On the positive side, Nova Roma has steadily improved on the information it collects about the Religio Romana and its traditions, and therefore improved on the quality of scholarship in the information it disseminates about the Religio Romana for all cultores Deorum to access. The Societas Via Romana, Gentilitas and other organizations have likewise improved the knowledge of the general public about the Religio Romana, attracting more practitioners and cultores Deorum into the tradition. In the past two years, Nova Roma has also developed its own modern rituals, based closely on historical examples, and thus provides a standard model of ritual practice for cultores Deorum Romani both within and outside Nova Roma. As a source of information on the internet, Nova Roma, Gentilitas, the Societas Via Romana, and similar organizations have fueled greater interest in the Religio Romana as a post-modern religious tradition. In addition, such organizations have brought together cultores Deorum from different parts of the world in face-to-face conferences and established bonds of cooperation. But these have been internal conferences, with few exceptions, leaving different organizations of the Religio Romana isolated from one another even when some individuals are members of more than one organization.

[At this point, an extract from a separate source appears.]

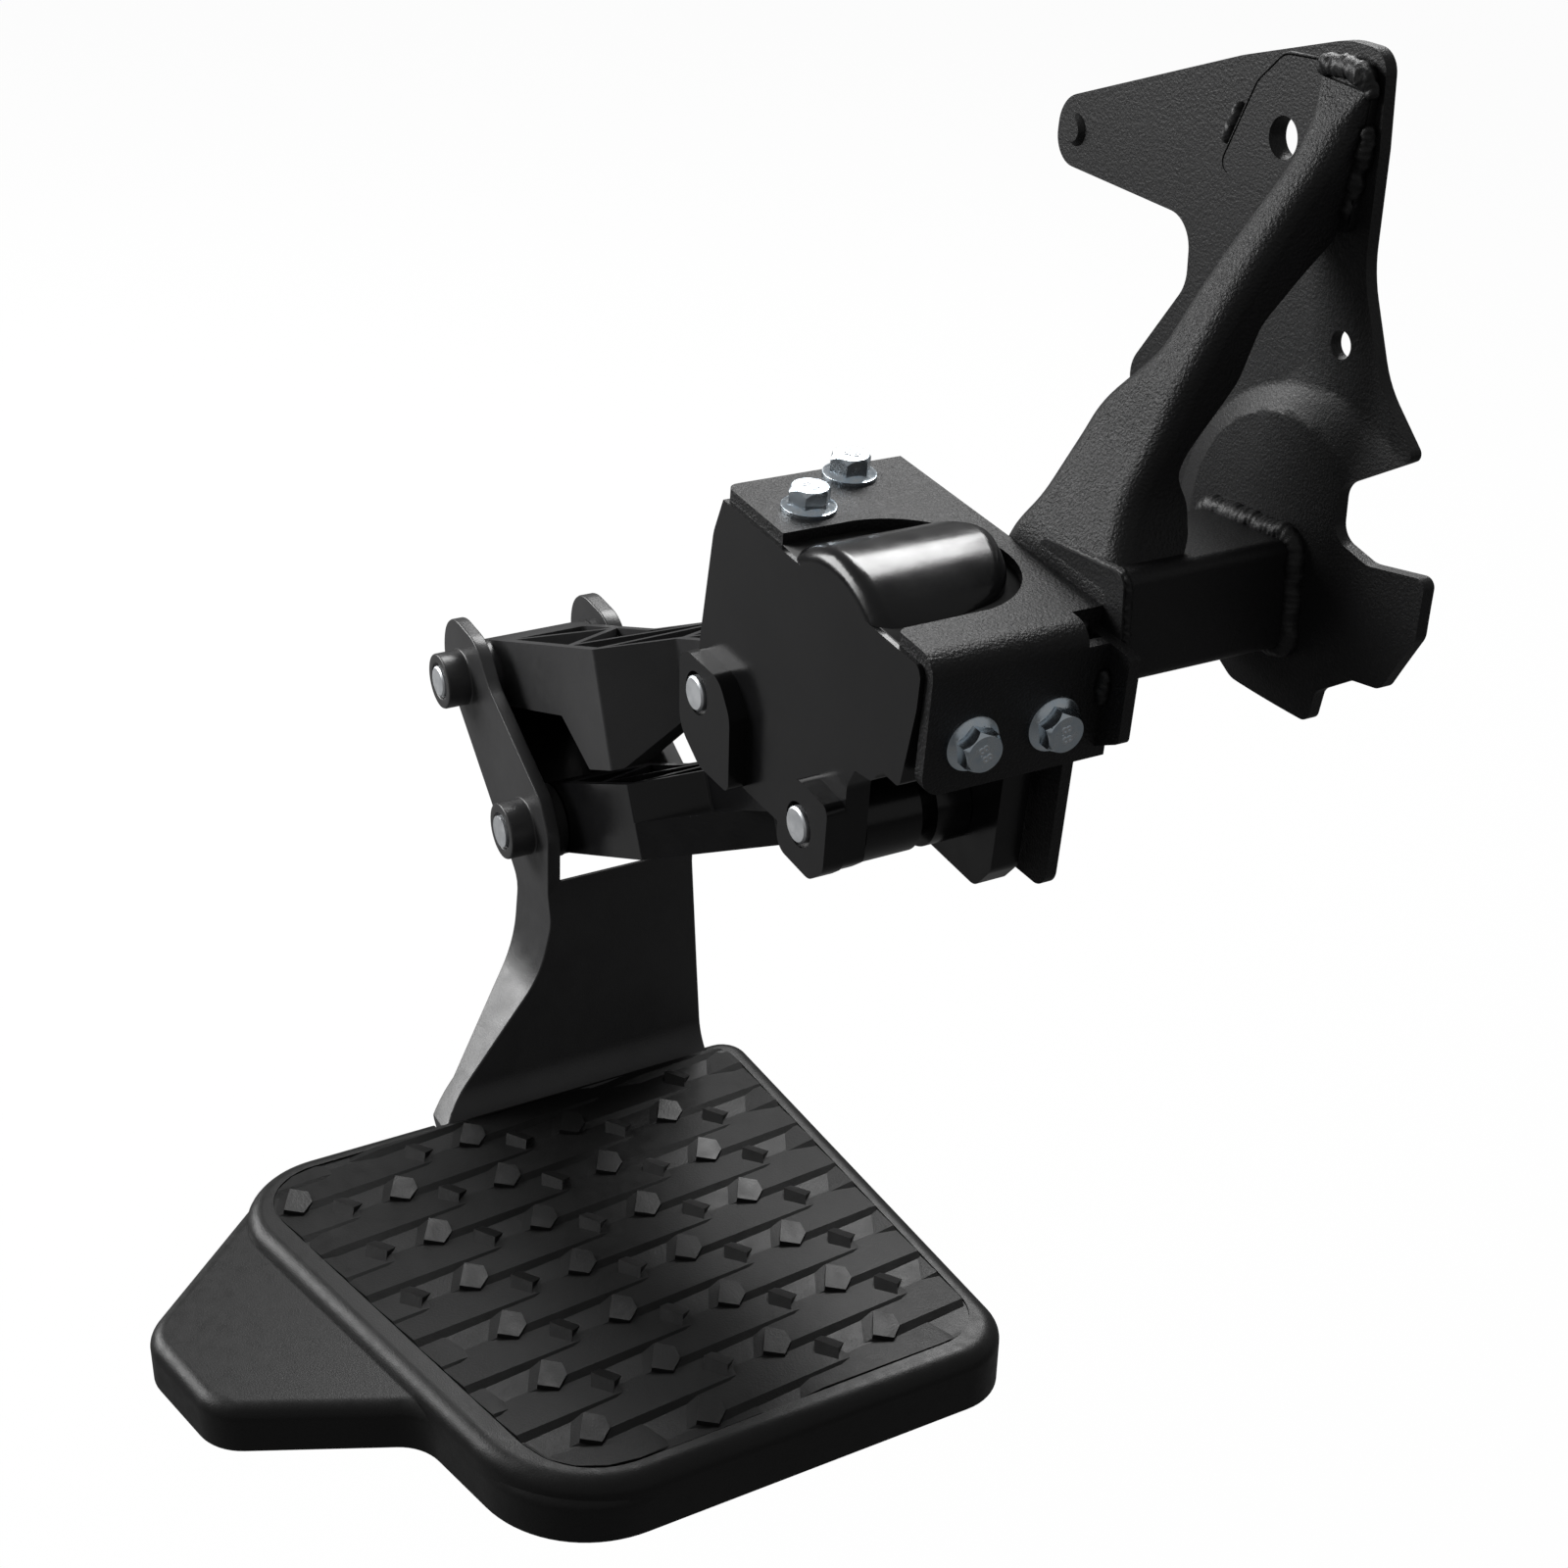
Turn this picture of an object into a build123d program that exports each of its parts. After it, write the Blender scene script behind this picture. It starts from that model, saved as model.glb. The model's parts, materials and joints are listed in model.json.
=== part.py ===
from build123d import *
from math import cos, hypot, radians, sin, tan
import os

os.makedirs("parts", exist_ok=True)

# Rear bed step, in millimetres. +X to the rear, +Y inboard towards the frame, +Z up.
# It is drawn about the outboard front top corner of the hinge bracket and then
# moved so that the main bolt hole on the inboard face of the frame plate is the origin.

# Pivots, as (x, z)
FRAME_UP = (2.8, -90.2)
FRAME_LOW = (90.3, -102.5)
STEP_UP = (-184.6, -173.7)
STEP_LOW = (-108.8, -214.3)

# Frame plate
PLATE_OUT = 165.0
PLATE_T = 5.0
PLATE_IN = PLATE_OUT + PLATE_T
MAIN_HOLE = (102.6, 152.6)
MAIN_HOLE_R = 7.7
SECOND_HOLE = (148.1, 91.0)
SECOND_HOLE_R = 5.25
DOUBLER_T = 3.0
BOSS_FOOT = (150.8, -1.2)
BOSS_FOOT_R = 75.3
BOSS_CREST = (139.5, 8.5)
BOSS_CREST_R = 50.0
BOSS_H = 5.0

# Hinge bracket, folded sheet
SHEET = 5.0
BRACKET_L = 155.1
BRACKET_W = 80.4
FACE_H = 56.0
BEND_R = 9.0

# Hinge housing
HOUSE_OUT = -2.0
EAR_OUT = -10.0
EAR_IN = 8.5
INNER_EAR_END = BRACKET_W - SHEET - 5.4
INNER_EAR = INNER_EAR_END - 13.0
HOUSE_END = BRACKET_L - SHEET

# Pins, bushes and fits
PIN_R = 7.5
SLIM_PIN_R = 5.0
BUSH_R = 9.5
RUN_FIT = 0.05
SIDE_FIT = 0.4
PIN_PROUD = 1.4
COUNTERBORE_R = 9.4
COUNTERBORE_D = 3.0
OPEN_EYE_R = 11.6

# Step bracket ears
EAR_NEAR_OUT = -37.0
EAR_NEAR_IN = -30.5
EAR_FAR_IN = 30.5
EAR_FAR_OUT = 38.5
COLLAR_R = 13.5
COLLAR_H = 12.0

# Links
LINK_NEAR = -22.0
LINK_FAR = 24.5
LINK_WALL = 4.5

# Tread
TREAD_TILT = 5.0
TREAD_ORIGIN = (-58.4, -334.3)
PAD_T = 4.0
DECK_T = 4.0
BODY_H = 28.0
BODY_WALL = 3.5

# Bolts
BOLT_R = 5.0
BOLT_FLAT = 15.0
BOLT_FLANGE_R = 11.0
BOLT_HOLE_R = 5.5
TOP_BOLTS = ((30.4, 20.2), (9.4, 50.7))
REAR_BOLTS = ((19.2, -36.5), (54.2, -36.4))


def outline(points, plane=Plane.XY):
    """Closed outline; the third number of a point is the radius of its corner."""
    count = len(points)
    corners = []
    for i in range(count):
        before = Vector(*points[i - 1][:2])
        here = Vector(*points[i][:2])
        after = Vector(*points[(i + 1) % count][:2])
        r = points[i][2] if len(points[i]) > 2 else 0
        if r == 0:
            corners.append((here, None, here))
            continue
        a = (before - here).normalized()
        b = (after - here).normalized()
        half = radians(a.get_angle(b)) / 2
        room = min((before - here).length, (after - here).length) * 0.49
        reach = min(r / tan(half), room)
        r = reach * tan(half)
        middle = here + (a + b).normalized() * (r / sin(half) - r)
        corners.append((here + a * reach, middle, here + b * reach))
    edges = []
    for i in range(count):
        start, middle, end = corners[i]
        if middle is not None:
            edges.append(ThreePointArc(start, middle, end))
        nxt = corners[(i + 1) % count][0]
        if (nxt - end).length > 1e-5:
            edges.append(Line(end, nxt))
    return plane * make_face(edges)


def slab_y(points, y0, y1):
    """Outline in x and z, thick along y."""
    plane = Plane(origin=(0, y0, 0), x_dir=(1, 0, 0), z_dir=(0, -1, 0))
    return extrude(outline(points, plane), amount=y1 - y0, dir=(0, 1, 0))


def slab_x(points, x0, x1):
    """Outline in y and z, thick along x."""
    plane = Plane(origin=(x0, 0, 0), x_dir=(0, 1, 0), z_dir=(1, 0, 0))
    return extrude(outline(points, plane), amount=x1 - x0, dir=(1, 0, 0))


def rod_y(centre, y0, y1, r):
    return Pos(centre[0], (y0 + y1) / 2, centre[1]) * Rot(90, 0, 0) * Cylinder(r, y1 - y0)


def rod_x(centre, x0, x1, r):
    return Pos((x0 + x1) / 2, centre[0], centre[1]) * Rot(0, 90, 0) * Cylinder(r, x1 - x0)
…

The history of the modern and post-modern Religio Romana lends insight to the future of this ancient tradition. Past attempts to revive and reconstruct a modern version of the Religio Romana have generally begun with an organizational structure at the top, establishing priesthoods in some instances, before establishing communities of worshippers. That is, they began with a focus on the organizational structures of the developed state religion of imperial Rome of the Augustan Restoration. They then sought a state on which to place their hopes that would adopt the Religio Romana as its organized state religion, as Reghini and Evola had toward fascist Italy of the 1920s, or else to create a quasi-state or "micronation" as Bradford and Bloch attempted with Nova Roma in 1998. 

In these early days of 1998 to 2001, the Religio Romana was involved in seeking legal recognition in the United States. It first came in a child custody case in Texas where the court accept the Religio Romana as an authentic "religious tradition," and later in the courts of two other states on similar grounds. By 2008 it was recognized a religious tradition by the U.S. military and federal government. While such instances were encouraging, they still represented state authorities deciding matters from above in regard to the development of the modern practice of the Religio Romana.  

Greater success has resulted instead when individuals formed into local communities of worshippers. This has been the story of the Temple Religio Romana that formed in the Los Angeles area in 2003. It was the first organization of the Religio Romana to incorporate in the United States. That same year Nova Roma incorporated as an educational and fraternal cultural association. With the assistance of Antonia of the Temple Religio Romana and the advice of M. Horatius of the Societas Via Romana, the Clarian Temple of Religio Terranova next incorporated in the Philadelphia area. Both of these temples, on either coast of the United States, formed around core groups of around thirty people each. Smaller associations like the Sacred Grove of Egeria at Chapel Hill, North Carolina, and the Temple of Neptune in Georgia have yet to build communities with which to incorporate a stable organization. In 2006, Gentilitas was able to incorporate as a religious association by combining small local groups and families across Italy into one organization, and then each local group began to grow further.